Achieving parallelly-arranged Ti3C2Tx in epoxy coating for anti-corrosive/wear high-efficiency protection

Two-dimensional Ti3C2Tx has demonstrated great potential for enhancing the protection performance of epoxy coating, but randomly-arranged Ti3C2Tx fails to meet higher expectations on the anti-corrosion/wear under extreme conditions. Here, the positively-charged Ti3C2Tx (f+-Ti3C2Tx) flakes obtained by functionalization and protonation were directionally distributed in the epoxy coating using an electrophoretic deposition method. The migration/rotation of f+-Ti3C2Tx flakes under electric field force and their mutual repulsion are responsible for the parallel alignment with the horizontal direction of coating. In particular, the epoxy coating incorporated with 1 wt % f+-Ti3C2Tx exhibits a near-perfect internal arrangement structure. When exposed to saline solution for the long period, its water absorption is decreased by 85.33% and the lowest-frequency impedance is increased by four orders of magnitude compared with randomly-arranged Ti3C2Tx hybrid epoxy coating, because parallelly-arranged f+-Ti3C2Tx with orientation factor can maximize the internal tortuosity and optimize the barrier properties of epoxy coating against aggressive ions.
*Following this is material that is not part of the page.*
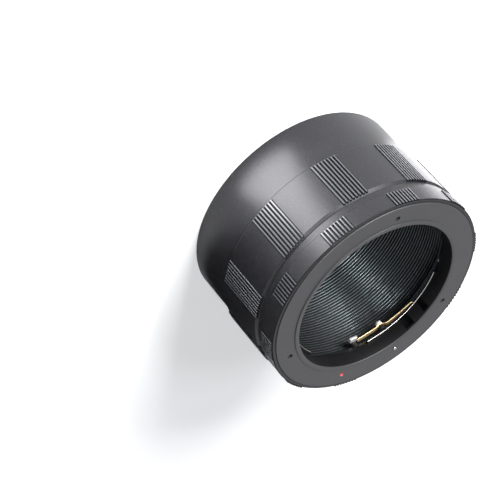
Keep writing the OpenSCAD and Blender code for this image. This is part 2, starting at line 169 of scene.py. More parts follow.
class Finish:
    """A new material with its shader, and one method that adds any node."""

    def __init__(self, name, surface="ShaderNodeBsdfPrincipled"):
        self.material = bpy.data.materials.new(name)
        self.material.use_nodes = True
        self.tree = self.material.node_tree
        self.tree.nodes.clear()
        self.output = self.tree.nodes.new("ShaderNodeOutputMaterial")
        self.surface = self.tree.nodes.new(surface)
        self.tree.links.new(self.surface.outputs[0], self.output.inputs["Surface"])

    def node(self, kind, settings=None, inputs=None, out=0):
        """Adds a node: its settings first, then the values or links of its sockets."""
        made = self.tree.nodes.new(kind)
        for key, value in (settings or {}).items():
            setattr(made, key, value)
        for key, value in (inputs or {}).items():
            self.feed(made.inputs[key], value)
        return Wire(self.tree, made.outputs[out])

    def feed(self, socket, value):
        if isinstance(value, Wire):
            self.tree.links.new(value.socket, socket)
        else:
            socket.default_value = value

    def set(self, **values):
        """Sets the shader's own sockets by name."""
        for key, value in values.items():
            name = key.replace("_", " ").title().replace("Ior", "IOR")
            if isinstance(value, tuple):
                value = (*value, 1)
            self.feed(self.surface.inputs[name], value)

    def noise(self, size, rough=0.5):
        """Noise on Object coordinates, with spots of the given size in metres."""
        place = self.node("ShaderNodeTexCoord", out="Object")
        spot = self.node("ShaderNodeMapping", {"vector_type": "TEXTURE"},
                         {"Vector": place, "Scale": [size] * 3})
        return self.node("ShaderNodeTexNoise", None,
                         {"Vector": spot, "Scale": 1.0, "Detail": 2, "Roughness": rough})

    def mix(self, factor, low, high):
        """Mixes two colours, each a tuple of three numbers or a wire."""
        low, high = ((*c, 1) if isinstance(c, tuple) else c for c in (low, high))
        return self.node("ShaderNodeMix", {"data_type": "RGBA"}, {0: factor, 6: low, 7: high}, out=2)

    def bump(self, height, depth):
        return self.node("ShaderNodeBump", None,
                         {"Height": height, "Distance": depth, "Strength": 1.0})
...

Furthermore, a significant friction reduction and an order of magnitude reduction in wear rate are obtained, mainly based on the increase of the deflection and branching of cracks in the friction process thus decreasing the probability of coating exfoliation. Therefore, the directional alignment of Ti3C2Tx in the epoxy coating can immediately upraise the protection properties’ ceiling, specifically suitable for long-term anti-corrosion/wear applications.